What's particularly notable about Intarcia's drug is that it isn't taken orally. Instead, it is contained in a matchstick-sized osmotic pump that is implanted during a one-minute outpatient procedure, and which can provide continual treatment for up to a year.

Intarcia now plans to file for FDA approval in the first half of next year, after which the drug would undergo a review process that typically lasts around 12 months. That means that the company could be directly competing with Merck by mid-2017.

That's also around the same time that Intarcia would plan to go public, as Graves has said he believes the company would be undervalued until it reaches commercialization.

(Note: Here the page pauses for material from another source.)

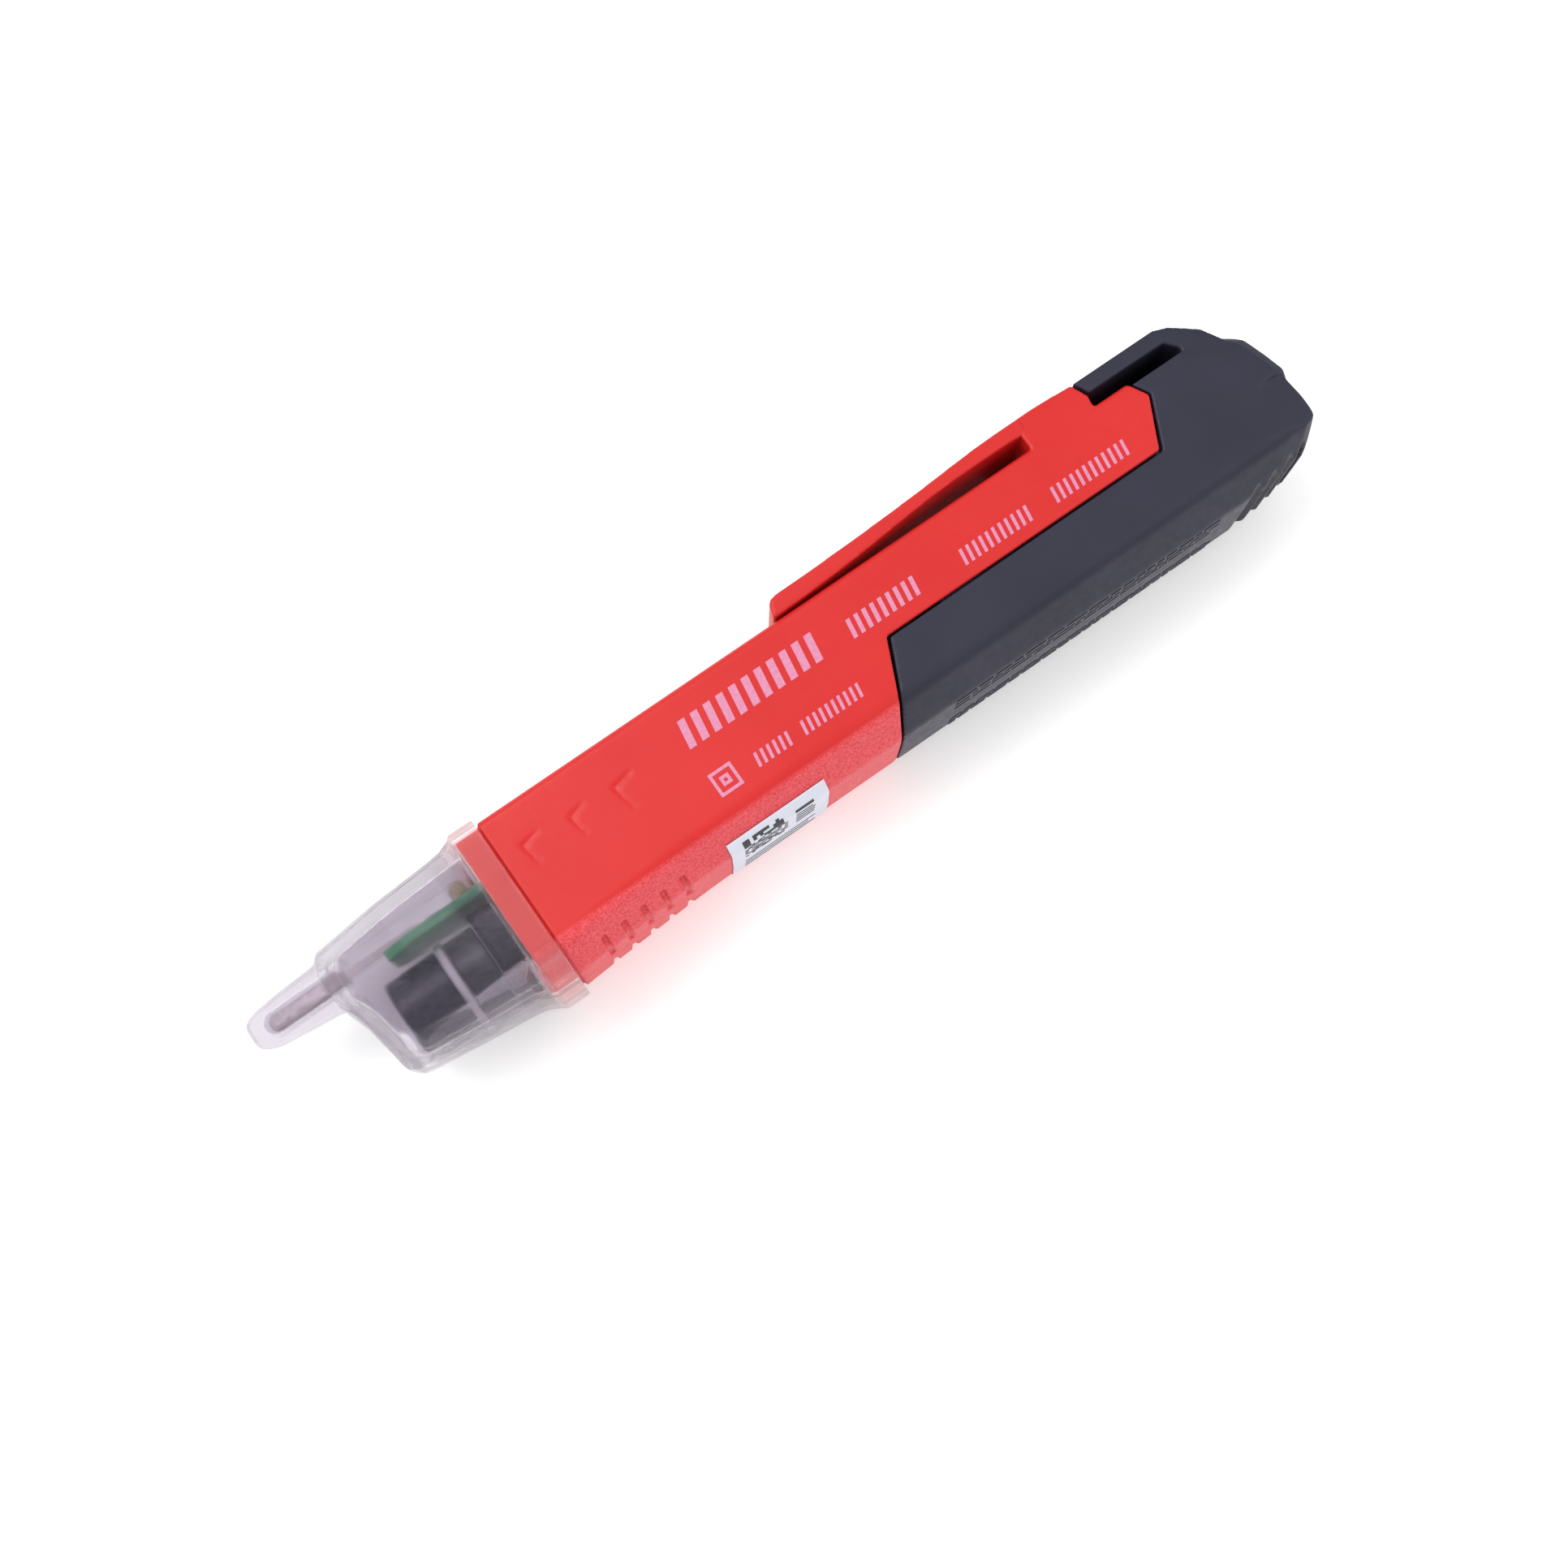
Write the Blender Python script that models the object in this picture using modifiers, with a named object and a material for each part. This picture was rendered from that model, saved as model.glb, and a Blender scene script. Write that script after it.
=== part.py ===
"""Non contact voltage tester: clear sensing nose, hollow sleeve with a pocket clip,
slide-off battery cover, two press buttons, circuit board, torch and two AAA cells.

All shapes are laid out in millimetres as (s, d, z):
  s  station along the pen, measured back from the end of the sensing tip
  d  depth measured inward from the flat clip side of the body
  z  height above the mid plane between the two wide faces
Nose points to -X, clip side to +Y, the printed wide face to +Z.
"""

import math

import bmesh
import bpy
from mathutils import Vector

MM = 0.001
LENGTH = 155.8        # overall length
CLIP_FACE_Y = 9.42    # Y of the flat clip side, places the box on Y = 0
MID_Z = 12.7          # height of the mid plane, puts the collar on Z = 0
GAP = 0.3             # clearance between neighbouring pieces

BODY_HALF = 11.8      # half thickness between the two wide faces
BODY_DEPTH = 20.8     # depth of the body along most of its length
BODY_DEPTH_NOSE = 22.0
BODY_START = 37.8     # station of the step behind the clear collar
NECK_START = 34.25    # station of the end of the neck held in the collar
NECK_INSET = 0.5      # how far the neck is set in from the sleeve
WALL_WIDE = 1.1       # wall under the wide faces
WALL_EDGE = 1.7       # wall under the clip side and the back

COLLAR_FRONT = 34.0
COLLAR_REAR = 37.5
COLLAR_HALF = 12.7
COLLAR_BACK = 23.0
COLLAR_OUT = 0.7      # how far the collar stands proud of the clip side
NOSE_WALL = 1.6
NOSE_BEVEL = 2.5      # depth of the sloped shoulders of the nose and the collar
NOSE_FRONT = 11.4     # station of the front wall beside the tip
TIP_DEPTH = 4.4       # depth of the centre line of the sensing tip
WALL_LEAN = 2.5       # how far the front wall leans back beyond the tip
WALL_LEAN_START = 8.3
WALL_LEAN_REACH = 4.2

COVER_CORNER_S = 92.5  # front corner of the cover on the wide faces
COVER_HEEL_S = 87.2    # front edge of the cover at the back
COVER_EDGE_D = 9.6     # seam between tongue and cover
TONGUE_END_S = 138.6
COVER_CAVITY_END = 147.9

CLIP_HALF = 11.7      # half width of the clip, its root and the hood
CLIP_OUT = 4.15       # how far the clip stands proud of the clip side
HOOD_OUT = 3.85
SLOT_FLOOR = 0.6      # depth of the floor of the slot under the hood
CLIP_ROOT_S = 121.9
CLIP_TIP_S = 82.6
CLIP_HINGE_S = 122.1  # bending axis of the clip
CLIP_HINGE_D = -3.8

CELL_RADIUS = 5.1     # AAA cell
CELL_LENGTH = 44.5
CELL_NUB = 1.3
CELL_Z = 5.2
CELL_D = 10.2
CELL_START_S = 99.5

BOARD_FRONT_S = 19.5
BOARD_REAR_S = 86.0
BOARD_TOP_D = 5.4
BOARD_THICK = 1.2

TORCH_D = 13.0
TORCH_RADIUS = 4.8
TORCH_FRONT_S = 17.1
TORCH_REAR_S = 30.0

BOSS_S = (57.5, 80.0)  # stations of the two board screws

POWER_S = 50.0
TORCH_BUTTON_S = 65.0
BUTTON_LONG = 4.7     # half length of a button along the pen
BUTTON_WIDE = 4.1     # half width of a button


def clear_scene():
    for item in list(bpy.data.objects):
        bpy.data.objects.remove(item, do_unlink=True)


def collection(name):
    made = bpy.data.collections.new(name)
    bpy.context.scene.collection.children.link(made)
    return made


clear_scene()
PARTS = collection("non_contact_voltage_tester")
CUTTERS = collection("cutters")


def at(s, d, z):
    """Point of the pen in metres."""
    return Vector(((s - LENGTH / 2) * MM, (CLIP_FACE_Y - d) * MM, (MID_Z + z) * MM))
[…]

The aforementioned royalty deal valued Intarcia at upwards of $5.5 billion, compared to the $1.6 billion mark it received from a $200 million venture capital financing last year.

A Merck spokeswoman declined to comment specifically on the Intarcia results, but said that Merck is "confident that physicians will continue to choose Januvia... a once-daily pill that has been studied in more than 14,000 people with type 2 diabetes and has been used by millions of patients."

It also is worth noting that Intarcia's board of directors includes former Merck executive Nancy Thornberry, who oversaw Januvia discovery and development.